= SOURCE DATA =
------------------------------------------------

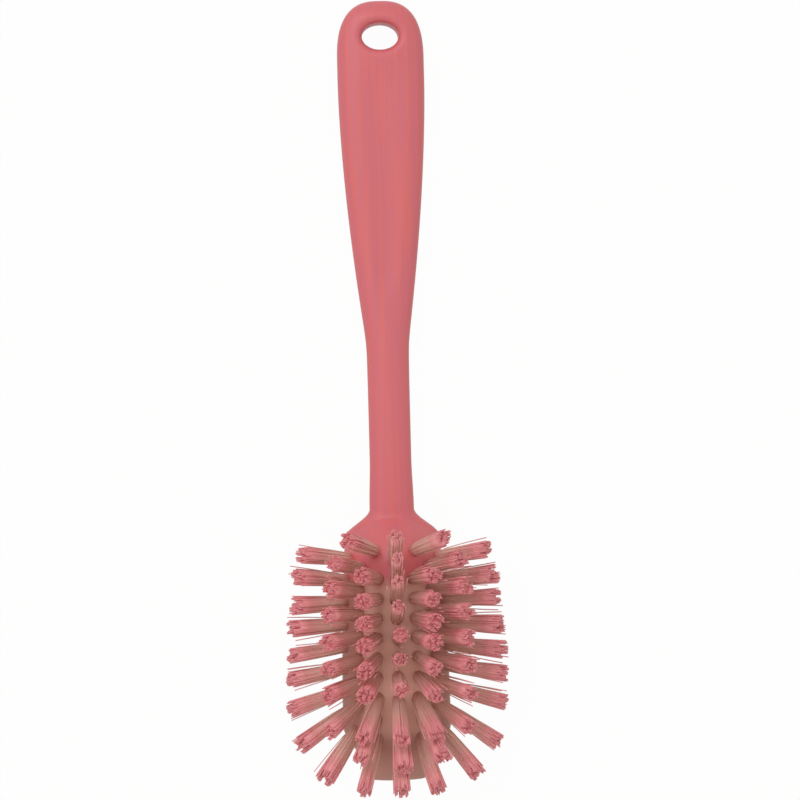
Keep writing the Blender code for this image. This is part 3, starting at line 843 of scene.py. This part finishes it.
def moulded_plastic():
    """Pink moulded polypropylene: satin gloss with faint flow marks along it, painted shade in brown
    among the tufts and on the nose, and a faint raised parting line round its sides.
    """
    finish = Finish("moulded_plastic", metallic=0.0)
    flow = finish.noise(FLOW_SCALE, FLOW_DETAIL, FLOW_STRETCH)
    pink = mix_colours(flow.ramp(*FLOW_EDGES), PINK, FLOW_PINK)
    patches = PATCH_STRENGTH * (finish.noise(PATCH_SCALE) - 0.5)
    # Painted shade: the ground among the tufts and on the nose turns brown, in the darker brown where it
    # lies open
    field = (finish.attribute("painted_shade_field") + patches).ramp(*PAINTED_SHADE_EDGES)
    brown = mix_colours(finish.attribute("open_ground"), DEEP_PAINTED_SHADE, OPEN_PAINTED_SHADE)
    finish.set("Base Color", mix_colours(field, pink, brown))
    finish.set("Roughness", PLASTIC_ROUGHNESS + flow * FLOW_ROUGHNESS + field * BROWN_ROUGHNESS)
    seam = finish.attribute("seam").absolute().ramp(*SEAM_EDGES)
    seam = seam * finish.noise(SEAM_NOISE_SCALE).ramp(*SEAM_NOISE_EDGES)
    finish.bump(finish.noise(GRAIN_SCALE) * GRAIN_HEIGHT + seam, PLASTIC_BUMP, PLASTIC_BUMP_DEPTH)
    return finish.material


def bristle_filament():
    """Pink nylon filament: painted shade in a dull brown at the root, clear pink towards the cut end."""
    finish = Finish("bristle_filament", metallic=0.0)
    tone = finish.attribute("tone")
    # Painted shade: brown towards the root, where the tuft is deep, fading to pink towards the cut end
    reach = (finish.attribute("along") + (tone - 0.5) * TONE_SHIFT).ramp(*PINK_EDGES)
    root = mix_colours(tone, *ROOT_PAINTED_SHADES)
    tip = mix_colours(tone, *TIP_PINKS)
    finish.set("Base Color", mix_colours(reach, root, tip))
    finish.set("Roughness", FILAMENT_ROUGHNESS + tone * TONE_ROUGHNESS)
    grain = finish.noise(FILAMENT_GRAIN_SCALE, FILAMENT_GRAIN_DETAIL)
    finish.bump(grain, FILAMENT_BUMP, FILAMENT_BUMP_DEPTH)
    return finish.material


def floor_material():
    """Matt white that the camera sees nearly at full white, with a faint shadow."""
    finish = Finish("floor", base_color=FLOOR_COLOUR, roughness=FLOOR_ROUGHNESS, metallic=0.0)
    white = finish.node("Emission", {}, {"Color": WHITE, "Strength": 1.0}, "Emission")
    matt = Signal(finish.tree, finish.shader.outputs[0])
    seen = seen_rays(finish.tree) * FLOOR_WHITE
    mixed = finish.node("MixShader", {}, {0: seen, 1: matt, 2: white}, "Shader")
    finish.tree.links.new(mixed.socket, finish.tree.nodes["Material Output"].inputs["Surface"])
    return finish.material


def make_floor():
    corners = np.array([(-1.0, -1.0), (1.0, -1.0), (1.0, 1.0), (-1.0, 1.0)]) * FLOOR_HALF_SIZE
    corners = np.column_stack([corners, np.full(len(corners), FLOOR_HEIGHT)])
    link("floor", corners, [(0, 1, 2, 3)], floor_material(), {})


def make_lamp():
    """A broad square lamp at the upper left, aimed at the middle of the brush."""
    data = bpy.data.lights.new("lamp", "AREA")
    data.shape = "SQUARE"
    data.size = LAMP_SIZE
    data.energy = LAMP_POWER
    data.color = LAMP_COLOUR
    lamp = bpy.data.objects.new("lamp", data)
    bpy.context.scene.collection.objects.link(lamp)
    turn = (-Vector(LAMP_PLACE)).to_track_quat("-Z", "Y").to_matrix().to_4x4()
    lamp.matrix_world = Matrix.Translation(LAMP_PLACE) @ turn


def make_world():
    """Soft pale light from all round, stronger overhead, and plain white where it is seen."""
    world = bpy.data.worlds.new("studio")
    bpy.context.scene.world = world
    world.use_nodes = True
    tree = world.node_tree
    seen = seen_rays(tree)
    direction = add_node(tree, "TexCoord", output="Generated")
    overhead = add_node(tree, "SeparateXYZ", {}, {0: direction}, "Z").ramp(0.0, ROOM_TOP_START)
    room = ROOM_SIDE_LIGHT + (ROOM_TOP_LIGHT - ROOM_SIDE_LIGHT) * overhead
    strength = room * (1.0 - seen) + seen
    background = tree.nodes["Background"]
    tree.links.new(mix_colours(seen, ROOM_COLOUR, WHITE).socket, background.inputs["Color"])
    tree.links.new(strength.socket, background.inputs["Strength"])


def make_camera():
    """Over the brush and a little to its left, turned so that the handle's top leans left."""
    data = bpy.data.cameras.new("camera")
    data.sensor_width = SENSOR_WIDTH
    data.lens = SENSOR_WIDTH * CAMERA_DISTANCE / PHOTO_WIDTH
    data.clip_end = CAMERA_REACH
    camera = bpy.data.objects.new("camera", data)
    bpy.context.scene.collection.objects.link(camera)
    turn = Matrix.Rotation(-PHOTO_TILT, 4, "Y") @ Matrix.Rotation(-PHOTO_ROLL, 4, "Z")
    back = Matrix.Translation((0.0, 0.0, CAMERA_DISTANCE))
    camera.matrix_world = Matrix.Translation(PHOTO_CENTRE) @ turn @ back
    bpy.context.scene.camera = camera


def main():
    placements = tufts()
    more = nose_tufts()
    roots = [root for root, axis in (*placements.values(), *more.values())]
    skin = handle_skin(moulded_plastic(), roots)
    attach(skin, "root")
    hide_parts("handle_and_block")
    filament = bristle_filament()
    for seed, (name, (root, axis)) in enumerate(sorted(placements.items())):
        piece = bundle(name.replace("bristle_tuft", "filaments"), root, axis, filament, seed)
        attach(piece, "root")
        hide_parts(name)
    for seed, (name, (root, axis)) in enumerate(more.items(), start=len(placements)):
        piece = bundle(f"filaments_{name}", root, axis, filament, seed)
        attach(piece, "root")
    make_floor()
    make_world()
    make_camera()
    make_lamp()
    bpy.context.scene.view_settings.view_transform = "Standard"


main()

------------------------------------------------

= PROBLEM =
Output the lines above verbatim and in full.

= OUTPUT BELOW =
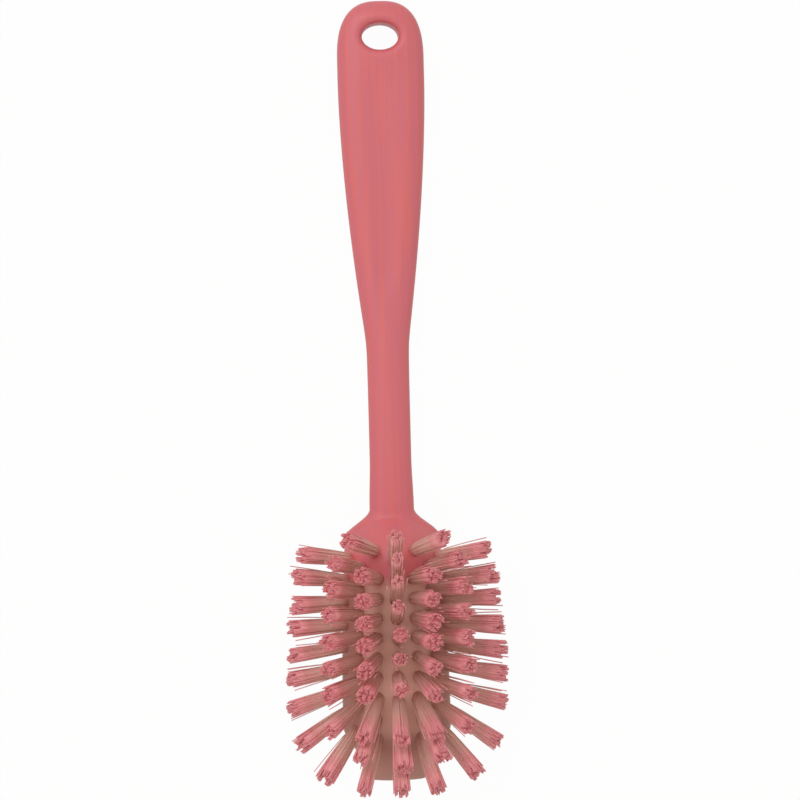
Keep writing the Blender code for this image. This is part 3, starting at line 843 of scene.py. This part finishes it.
def moulded_plastic():
    """Pink moulded polypropylene: satin gloss with faint flow marks along it, painted shade in brown
    among the tufts and on the nose, and a faint raised parting line round its sides.
    """
    finish = Finish("moulded_plastic", metallic=0.0)
    flow = finish.noise(FLOW_SCALE, FLOW_DETAIL, FLOW_STRETCH)
    pink = mix_colours(flow.ramp(*FLOW_EDGES), PINK, FLOW_PINK)
    patches = PATCH_STRENGTH * (finish.noise(PATCH_SCALE) - 0.5)
    # Painted shade: the ground among the tufts and on the nose turns brown, in the darker brown where it
    # lies open
    field = (finish.attribute("painted_shade_field") + patches).ramp(*PAINTED_SHADE_EDGES)
    brown = mix_colours(finish.attribute("open_ground"), DEEP_PAINTED_SHADE, OPEN_PAINTED_SHADE)
    finish.set("Base Color", mix_colours(field, pink, brown))
    finish.set("Roughness", PLASTIC_ROUGHNESS + flow * FLOW_ROUGHNESS + field * BROWN_ROUGHNESS)
    seam = finish.attribute("seam").absolute().ramp(*SEAM_EDGES)
    seam = seam * finish.noise(SEAM_NOISE_SCALE).ramp(*SEAM_NOISE_EDGES)
    finish.bump(finish.noise(GRAIN_SCALE) * GRAIN_HEIGHT + seam, PLASTIC_BUMP, PLASTIC_BUMP_DEPTH)
    return finish.material


def bristle_filament():
    """Pink nylon filament: painted shade in a dull brown at the root, clear pink towards the cut end."""
    finish = Finish("bristle_filament", metallic=0.0)
    tone = finish.attribute("tone")
    # Painted shade: brown towards the root, where the tuft is deep, fading to pink towards the cut end
    reach = (finish.attribute("along") + (tone - 0.5) * TONE_SHIFT).ramp(*PINK_EDGES)
    root = mix_colours(tone, *ROOT_PAINTED_SHADES)
    tip = mix_colours(tone, *TIP_PINKS)
    finish.set("Base Color", mix_colours(reach, root, tip))
    finish.set("Roughness", FILAMENT_ROUGHNESS + tone * TONE_ROUGHNESS)
    grain = finish.noise(FILAMENT_GRAIN_SCALE, FILAMENT_GRAIN_DETAIL)
    finish.bump(grain, FILAMENT_BUMP, FILAMENT_BUMP_DEPTH)
    return finish.material


def floor_material():
    """Matt white that the camera sees nearly at full white, with a faint shadow."""
    finish = Finish("floor", base_color=FLOOR_COLOUR, roughness=FLOOR_ROUGHNESS, metallic=0.0)
    white = finish.node("Emission", {}, {"Color": WHITE, "Strength": 1.0}, "Emission")
    matt = Signal(finish.tree, finish.shader.outputs[0])
    seen = seen_rays(finish.tree) * FLOOR_WHITE
    mixed = finish.node("MixShader", {}, {0: seen, 1: matt, 2: white}, "Shader")
    finish.tree.links.new(mixed.socket, finish.tree.nodes["Material Output"].inputs["Surface"])
    return finish.material


def make_floor():
    corners = np.array([(-1.0, -1.0), (1.0, -1.0), (1.0, 1.0), (-1.0, 1.0)]) * FLOOR_HALF_SIZE
    corners = np.column_stack([corners, np.full(len(corners), FLOOR_HEIGHT)])
    link("floor", corners, [(0, 1, 2, 3)], floor_material(), {})


def make_lamp():
    """A broad square lamp at the upper left, aimed at the middle of the brush."""
    data = bpy.data.lights.new("lamp", "AREA")
    data.shape = "SQUARE"
    data.size = LAMP_SIZE
    data.energy = LAMP_POWER
    data.color = LAMP_COLOUR
    lamp = bpy.data.objects.new("lamp", data)
    bpy.context.scene.collection.objects.link(lamp)
    turn = (-Vector(LAMP_PLACE)).to_track_quat("-Z", "Y").to_matrix().to_4x4()
    lamp.matrix_world = Matrix.Translation(LAMP_PLACE) @ turn


def make_world():
    """Soft pale light from all round, stronger overhead, and plain white where it is seen."""
    world = bpy.data.worlds.new("studio")
    bpy.context.scene.world = world
    world.use_nodes = True
    tree = world.node_tree
    seen = seen_rays(tree)
    direction = add_node(tree, "TexCoord", output="Generated")
    overhead = add_node(tree, "SeparateXYZ", {}, {0: direction}, "Z").ramp(0.0, ROOM_TOP_START)
    room = ROOM_SIDE_LIGHT + (ROOM_TOP_LIGHT - ROOM_SIDE_LIGHT) * overhead
    strength = room * (1.0 - seen) + seen
    background = tree.nodes["Background"]
    tree.links.new(mix_colours(seen, ROOM_COLOUR, WHITE).socket, background.inputs["Color"])
    tree.links.new(strength.socket, background.inputs["Strength"])


def make_camera():
    """Over the brush and a little to its left, turned so that the handle's top leans left."""
    data = bpy.data.cameras.new("camera")
    data.sensor_width = SENSOR_WIDTH
    data.lens = SENSOR_WIDTH * CAMERA_DISTANCE / PHOTO_WIDTH
    data.clip_end = CAMERA_REACH
    camera = bpy.data.objects.new("camera", data)
    bpy.context.scene.collection.objects.link(camera)
    turn = Matrix.Rotation(-PHOTO_TILT, 4, "Y") @ Matrix.Rotation(-PHOTO_ROLL, 4, "Z")
    back = Matrix.Translation((0.0, 0.0, CAMERA_DISTANCE))
    camera.matrix_world = Matrix.Translation(PHOTO_CENTRE) @ turn @ back
    bpy.context.scene.camera = camera


def main():
    placements = tufts()
    more = nose_tufts()
    roots = [root for root, axis in (*placements.values(), *more.values())]
    skin = handle_skin(moulded_plastic(), roots)
    attach(skin, "root")
    hide_parts("handle_and_block")
    filament = bristle_filament()
    for seed, (name, (root, axis)) in enumerate(sorted(placements.items())):
        piece = bundle(name.replace("bristle_tuft", "filaments"), root, axis, filament, seed)
        attach(piece, "root")
        hide_parts(name)
    for seed, (name, (root, axis)) in enumerate(more.items(), start=len(placements)):
        piece = bundle(f"filaments_{name}", root, axis, filament, seed)
        attach(piece, "root")
    make_floor()
    make_world()
    make_camera()
    make_lamp()
    bpy.context.scene.view_settings.view_transform = "Standard"


main()